Giesinger Bräu is not really a new brewery in Munich but since this week it’s now considered a true brewery of the Bavarian capital. It started in 2005 as a garage project, which reached in 2011 the "magic threshold" of 1,000 hl. Since 2014 the brewery had to move to a new location in the multi-cultural Munich suburb of Giesing in the south-east of Munich where people can also drink the beer now also in an attached brewpub. However, the business grew even further and the maximum capacity of 12,000 hl was soon reached. At the end of 2017, owner Steffen Marx planned for an even bigger brewery with a capacity of 20,000 hl with the option to double it at a later stage.

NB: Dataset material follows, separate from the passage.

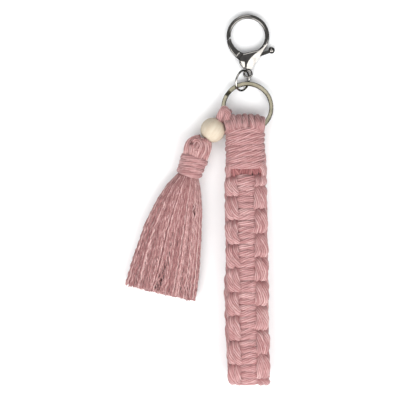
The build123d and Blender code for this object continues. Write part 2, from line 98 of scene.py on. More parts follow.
def smooth(route, spacing):
    """A curve through the route's points, sampled evenly."""
    points = np.asarray(route, float)
    padded = np.vstack([2 * points[0] - points[1], points, 2 * points[-1] - points[-2]])
    a, b, c, d = (padded[start:start + len(points) - 1, None, :] for start in range(4))
    share = np.linspace(0, 1, CURVE_SAMPLES, endpoint=False)[None, :, None]
    cubic = 2 * b + (c - a) * share + (2 * a - 5 * b + 4 * c - d) * share ** 2
    cubic = (cubic + (3 * b - a - 3 * c + d) * share ** 3) / 2
    samples = np.vstack([cubic.reshape(-1, 3), points[-1]])
    along = np.r_[0, np.cumsum(np.linalg.norm(np.diff(samples, axis=0), axis=1))]
    count = max(4, int(round(along[-1] / spacing)) + 1)
    places = np.linspace(0, along[-1], count)
    return np.stack([np.interp(places, along, samples[:, i]) for i in range(3)], 1), places


def frames(curve, up):
    """Tangents and two crosswise directions at every sample; up steers the first."""
    tangents = np.gradient(curve, axis=0)
    tangents /= np.linalg.norm(tangents, axis=1)[:, None]
    if up is None:
        start = vec(0, 0, 1) if abs(tangents[0][2]) < 0.8 else vec(1, 0, 0)
        normals = []
        normal = start
        for tangent in tangents:
            normal = unit(normal - tangent * normal.dot(tangent))
            normals.append(normal)
        normals = np.array(normals)
    else:
        ups = np.broadcast_to(up, curve.shape)
        normals = ups - tangents * (ups * tangents).sum(1)[:, None]
        normals /= np.linalg.norm(normals, axis=1)[:, None]
    return normals, np.cross(tangents, normals)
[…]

The capital of about EUR 20 million was raised mainly through its investment partner Aurelis Real Estate and other loans with EUR 3.5 million coming from a crowd funding campaign. Giesinger build the brewery on a new 4,700 square meter site in Munich’s northern suburb of Lerchenau, which is part of the working-class district of Feldmoching-Hasenbergl. This makes it more difficult to use the brewery’s old name Giesinger, which refers to the original location, where the brewery in the future will brew only part of their beers.
The new brewery, which was inaugurated today in Lerchenau, allows also to bring back bottling of the beer to the place of production which was so far outsourced. A new bottling line can fill up to 10,000 bottles an hour.
Another very positive side effect of the new location stems from the new 147m deep well where the brewery can in future obtain its brewing water which will replace the tap water. The own water is not only cheaper but makes Giesinger also a true Munich brewery. The membership in the Association of Munich breweries, with members like Paulaner, Augustiner, Spaten-Franziskaner-Löwenbräu and Hofbräu is reserved to breweries which brew their beers with authentic water from the Munich soil and not tap water which is sourced in the Mangfall region East of Munich. Only breweries which are members in this association are allowed to have their own beer tents at the renowned Munich Oktoberfest, the biggest beer festival in the world. The festival starts every year - except for this year (inside.beer, 21.4.2020) - at the end of September and runs for 16 to 18 days until the first weekend of October. Serving the own beer at the Oktoberfest with its over six million visitors from all over the world does not only guarantee record sales but is also of greatest importance in terms of marketing the beer.